One version of memory has it that incidents are like jars of air, sealed in time and strung out along the washing lines of our past. Another suggests memories are living, shifting memories of themselves, rescripted every time we visit them. Lingering over the photo, I felt I saw Simon’s teeth in my mind’s eye, and heard the cackles and phrases bubbling up through them. Moments later I was ransacking my archives to find the following description, written that winter, shortly before they were gone forever …
‘Simon is set to have his teeth out on Monday, with titanium implants soon to follow. I am sure they will be quite the hardest thing in his head. Still, I will rather miss the old teeth in his ruined cathedral of a mouth. It’s not so much Gothic, but more like the remains of an Anglo-Saxon effort, with earthen banks spiked with bits of old stone and pots and armour, and some wrecked ends of rotten wood in there alongside snaggly old combs, and a dog’s femur, and the mead stains and stench and meady filth from the days when the hall still resounded with splendid warriors. Simon’s has been a horsebolt smile, used often and to devastating effect upon the bookstore’s customers. I remember one time he turned it upon a mild couple who had asked if the little well by the history section had any special significance. “Yais!” he rejoined, “Yais! That stone at the bottom seals the chamber where we kept the two boy princes imprisoned! Coins thrown in the well go toward ransoming their bones! They starved away there eating each other’s flesh some fifty years back — yaah-heah-heah!” Black cackle, and the wrist drags off streaming saliva to produce the smile. Lean in, eyes writhing, mouth a bunch of broken piano keys. Lean in and smile. An absolute killer. The couple fled before their tears even hit the ground, leaving books they had selected on the counter (one Little Prince and one The Best Ever French Cookbook). History shall weep on Monday at her loss — his has been the smile that turned a thousand ships back. There is promise of a new image however upon the lip of Time’s horizon.

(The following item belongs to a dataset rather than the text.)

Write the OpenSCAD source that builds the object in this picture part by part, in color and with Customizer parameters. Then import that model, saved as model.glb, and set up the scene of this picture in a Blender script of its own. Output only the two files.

Simon is planning a long holiday in Indo-Chine, where Prophesy and I see him silvered in a skeinish opium den, sucking umbilically at his pipe while the bone marrow goes and all those implants drop on out …’
Simon did have the teeth removed that Monday, though he never followed through with the implants. He never made it to Indo-Chine either, preferring instead to remove to Belle Île, off the coast of Brittany. His friend Loïc did though — make it to Vietnam that is. Loïc and Simon had swung through the gaudy sixties together, with swirls in their eyes and ash on their cuffs: a French Easy Rider with an English Candide. Years later I remember visiting Loïc’s apartment in Paris, and noticing how he kept bills and old letters posted in the line of cowboy boots by the door. At the time he was in Hanoi, where he died a not long after, an ageing hippy all full of heroin.
Rest in peace, Simon’s teeth. And rest in peace Loïc.